▶

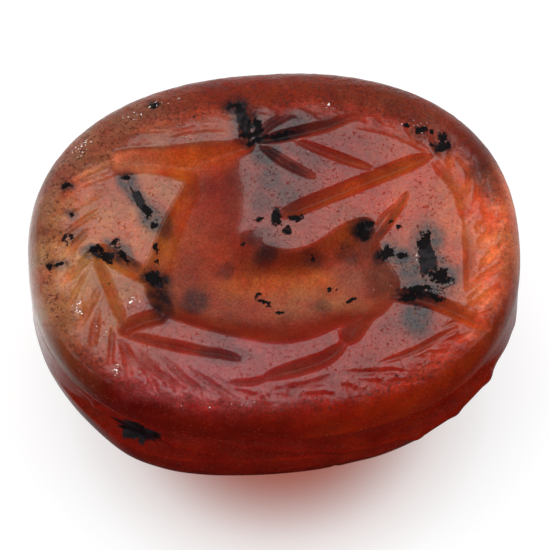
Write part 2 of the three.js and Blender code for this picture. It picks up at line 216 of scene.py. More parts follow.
BORDER_LINES = [
    # points, width, depth, and how blunt the ends are if not as usual
    ([(2.55, 4.35), (3.6, 4.1), (4.76, 3.42), (5.04, 2.95)], 0.33, 0.049, 0.3),
    ([(5.04, 2.9), (5.52, 2.32), (5.87, 1.6), (5.97, 0.6)], 0.49, 0.07, 0.3),
    ([(5.97, 0.7), (6, -0.2), (5.94, -1.2), (5.84, -2)], 0.43, 0.056, 0.2),
    ([(5.7, 3.45), (6.28, 2.48), (6.6, 1.4), (6.76, 0.4), (6.74, -0.6)], 0.43, 0.056, 0.2),
    ([(2.7, -4.26), (3.86, -3.91), (4.7, -3.5), (5.6, -3)], 0.3, 0.056),
    ([(4.2, -3.93), (4.92, -3.95), (5.55, -3.54)], 0.28, 0.049),
    ([(3.5, -4.35), (4.33, -4.48), (5.05, -4.1)], 0.3, 0.049),
    ([(3.15, -4.86), (3.6, -4.97), (4.2, -4.76)], 0.33, 0.049),
    ([(1.5, -4.45), (2.3, -4.55), (3.3, -4.5)], 0.33, 0.042),
    ([(2.3, -4.75), (2.9, -5.03), (3.3, -5.1)], 0.3, 0.042),
    ([(1.5, -4.9), (2.2, -5.18)], 0.33, 0.035),
    ([(1.8, -5.36), (2.6, -5.48)], 0.26, 0.042),
    ([(-6.95, 2.75), (-6.4, 3.2), (-5.3, 3.62)], 0.36, 0.049),
    ([(-6.3, 3.85), (-5.6, 4), (-5.2, 3.98)], 0.26, 0.042),
    ([(-5, 4.6), (-4.4, 4.72), (-3.6, 4.62)], 0.26, 0.042),
    ([(-4.8, 4.85), (-3.9, 4.9), (-3, 5.05)], 0.3, 0.035),
    ([(-3.6, 4.4), (-2.5, 4.62), (-1.4, 4.5)], 0.33, 0.042),
    ([(-1.6, 5.42), (-0.67, 5.52), (0.15, 5.28)], 0.26, 0.056),
    ([(-3.2, 5.2), (-2.2, 5.28), (-1.5, 5.05)], 0.25, 0.042),
    ([(0, 4.66), (0.5, 5.18), (1.3, 5.42)], 0.43, 0.049),
    ([(1.2, 5.45), (1.7, 5), (2.1, 4.5)], 0.46, 0.056),
    ([(1.3, 4.85), (1.9, 4.62), (2.5, 4.62)], 0.33, 0.042),
    ([(2.25, 5.32), (2.45, 4.95), (2.6, 4.65)], 0.36, 0.049),
    ([(2.8, 5.14), (3.31, 4.89), (3.72, 4.15)], 0.33, 0.056),
    ([(3.9, 4.75), (4.4, 4.3), (4.7, 3.75)], 0.3, 0.042),
    ([(5.5, 2.95), (5.9, 2.2), (6.2, 1.2)], 0.33, 0.042),
    ([(6.42, 2.65), (6.12, 2), (5.85, 1.4)], 0.33, 0.049),
    ([(7, -0.25), (6.3, -0.9)], 0.17, 0.035, 0.2),
    ([(6.7, 0.68), (6.12, 0.3)], 0.23, 0.035),
    ([(6.6, -1.4), (5.8, -2.25)], 0.3, 0.042),
    ([(6.55, -2.2), (5.9, -2.75)], 0.26, 0.035),
    ([(-6.6, 0.9), (-6.9, 0), (-6.75, -1.2)], 0.36, 0.035),
    ([(-6.1, -0.3), (-6.5, -1), (-6.35, -2.2)], 0.33, 0.035),
    ([(-5.6, -2.75), (-4.9, -3.7), (-4, -4.3)], 0.4, 0.049),
    ([(-5, -3.1), (-4.2, -4.2), (-3.2, -4.9)], 0.43, 0.049),
    ([(-4.2, -3.5), (-3.4, -4.4), (-2.6, -5)], 0.43, 0.056),
    ([(-3.5, -3.9), (-2.8, -4.5), (-1.8, -5.2)], 0.4, 0.049),
    ([(-2.6, -4.3), (-1.8, -4.9), (-0.9, -5.25)], 0.33, 0.035),
    ([(-4.4, -4.9), (-3.3, -5.35), (-2, -5.4)], 0.33, 0.035),
    ([(-0.9, -5.1), (0.2, -5.25), (1.3, -5.2)], 0.36, 0.035),
    ([(-0.6, -4.95), (0.5, -4.85), (1.4, -4.5)], 0.4, 0.042),
]


def hatch_strokes():
    """Slanting shallow strokes between the border's two lines, each a little different."""
    strokes = []
    for number in range(HATCH_COUNT):
        vary = [math.sin(k * (number + 1)) for k in (12.9, 78.2, 37.7, 54.3)]
        angle = 2 * math.pi * (number + 0.3 * vary[0]) / HATCH_COUNT
        inner, outer = HATCH_INNER + 0.02 * vary[1], HATCH_OUTER + 0.02 * vary[2]
        ends = []
        for share, lean in ((inner, 0.0), (outer, HATCH_LEAN)):
            way = np.array([math.cos(angle + lean), math.sin(angle + lean)])
            ends.append(tuple(way * share * PICTURE_HALF / oval_share(*way, (1, 1))))
        strokes.append((ends, HATCH_WIDTH + 0.1 * vary[3], HATCH_CUT + 0.02 * vary[0]))
    return strokes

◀

§ **EXERCISE OBJECTIVE**: Using the data above, repeat every line exactly.

§ **SOLUTION**:
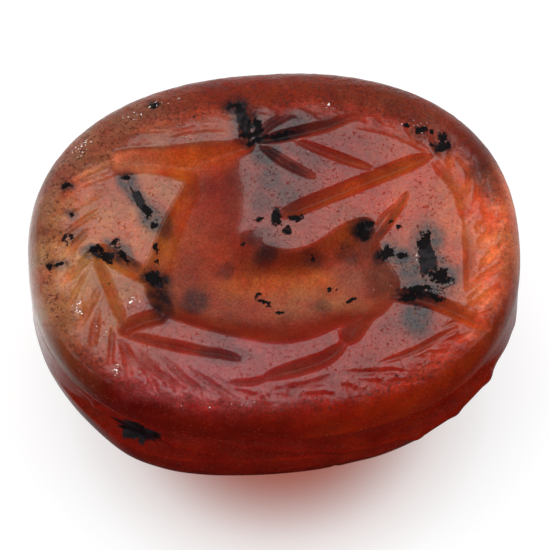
Write part 2 of the three.js and Blender code for this picture. It picks up at line 216 of scene.py. More parts follow.
BORDER_LINES = [
    # points, width, depth, and how blunt the ends are if not as usual
    ([(2.55, 4.35), (3.6, 4.1), (4.76, 3.42), (5.04, 2.95)], 0.33, 0.049, 0.3),
    ([(5.04, 2.9), (5.52, 2.32), (5.87, 1.6), (5.97, 0.6)], 0.49, 0.07, 0.3),
    ([(5.97, 0.7), (6, -0.2), (5.94, -1.2), (5.84, -2)], 0.43, 0.056, 0.2),
    ([(5.7, 3.45), (6.28, 2.48), (6.6, 1.4), (6.76, 0.4), (6.74, -0.6)], 0.43, 0.056, 0.2),
    ([(2.7, -4.26), (3.86, -3.91), (4.7, -3.5), (5.6, -3)], 0.3, 0.056),
    ([(4.2, -3.93), (4.92, -3.95), (5.55, -3.54)], 0.28, 0.049),
    ([(3.5, -4.35), (4.33, -4.48), (5.05, -4.1)], 0.3, 0.049),
    ([(3.15, -4.86), (3.6, -4.97), (4.2, -4.76)], 0.33, 0.049),
    ([(1.5, -4.45), (2.3, -4.55), (3.3, -4.5)], 0.33, 0.042),
    ([(2.3, -4.75), (2.9, -5.03), (3.3, -5.1)], 0.3, 0.042),
    ([(1.5, -4.9), (2.2, -5.18)], 0.33, 0.035),
    ([(1.8, -5.36), (2.6, -5.48)], 0.26, 0.042),
    ([(-6.95, 2.75), (-6.4, 3.2), (-5.3, 3.62)], 0.36, 0.049),
    ([(-6.3, 3.85), (-5.6, 4), (-5.2, 3.98)], 0.26, 0.042),
    ([(-5, 4.6), (-4.4, 4.72), (-3.6, 4.62)], 0.26, 0.042),
    ([(-4.8, 4.85), (-3.9, 4.9), (-3, 5.05)], 0.3, 0.035),
    ([(-3.6, 4.4), (-2.5, 4.62), (-1.4, 4.5)], 0.33, 0.042),
    ([(-1.6, 5.42), (-0.67, 5.52), (0.15, 5.28)], 0.26, 0.056),
    ([(-3.2, 5.2), (-2.2, 5.28), (-1.5, 5.05)], 0.25, 0.042),
    ([(0, 4.66), (0.5, 5.18), (1.3, 5.42)], 0.43, 0.049),
    ([(1.2, 5.45), (1.7, 5), (2.1, 4.5)], 0.46, 0.056),
    ([(1.3, 4.85), (1.9, 4.62), (2.5, 4.62)], 0.33, 0.042),
    ([(2.25, 5.32), (2.45, 4.95), (2.6, 4.65)], 0.36, 0.049),
    ([(2.8, 5.14), (3.31, 4.89), (3.72, 4.15)], 0.33, 0.056),
    ([(3.9, 4.75), (4.4, 4.3), (4.7, 3.75)], 0.3, 0.042),
    ([(5.5, 2.95), (5.9, 2.2), (6.2, 1.2)], 0.33, 0.042),
    ([(6.42, 2.65), (6.12, 2), (5.85, 1.4)], 0.33, 0.049),
    ([(7, -0.25), (6.3, -0.9)], 0.17, 0.035, 0.2),
    ([(6.7, 0.68), (6.12, 0.3)], 0.23, 0.035),
    ([(6.6, -1.4), (5.8, -2.25)], 0.3, 0.042),
    ([(6.55, -2.2), (5.9, -2.75)], 0.26, 0.035),
    ([(-6.6, 0.9), (-6.9, 0), (-6.75, -1.2)], 0.36, 0.035),
    ([(-6.1, -0.3), (-6.5, -1), (-6.35, -2.2)], 0.33, 0.035),
    ([(-5.6, -2.75), (-4.9, -3.7), (-4, -4.3)], 0.4, 0.049),
    ([(-5, -3.1), (-4.2, -4.2), (-3.2, -4.9)], 0.43, 0.049),
    ([(-4.2, -3.5), (-3.4, -4.4), (-2.6, -5)], 0.43, 0.056),
    ([(-3.5, -3.9), (-2.8, -4.5), (-1.8, -5.2)], 0.4, 0.049),
    ([(-2.6, -4.3), (-1.8, -4.9), (-0.9, -5.25)], 0.33, 0.035),
    ([(-4.4, -4.9), (-3.3, -5.35), (-2, -5.4)], 0.33, 0.035),
    ([(-0.9, -5.1), (0.2, -5.25), (1.3, -5.2)], 0.36, 0.035),
    ([(-0.6, -4.95), (0.5, -4.85), (1.4, -4.5)], 0.4, 0.042),
]


def hatch_strokes():
    """Slanting shallow strokes between the border's two lines, each a little different."""
    strokes = []
    for number in range(HATCH_COUNT):
        vary = [math.sin(k * (number + 1)) for k in (12.9, 78.2, 37.7, 54.3)]
        angle = 2 * math.pi * (number + 0.3 * vary[0]) / HATCH_COUNT
        inner, outer = HATCH_INNER + 0.02 * vary[1], HATCH_OUTER + 0.02 * vary[2]
        ends = []
        for share, lean in ((inner, 0.0), (outer, HATCH_LEAN)):
            way = np.array([math.cos(angle + lean), math.sin(angle + lean)])
            ends.append(tuple(way * share * PICTURE_HALF / oval_share(*way, (1, 1))))
        strokes.append((ends, HATCH_WIDTH + 0.1 * vary[3], HATCH_CUT + 0.02 * vary[0]))
    return strokes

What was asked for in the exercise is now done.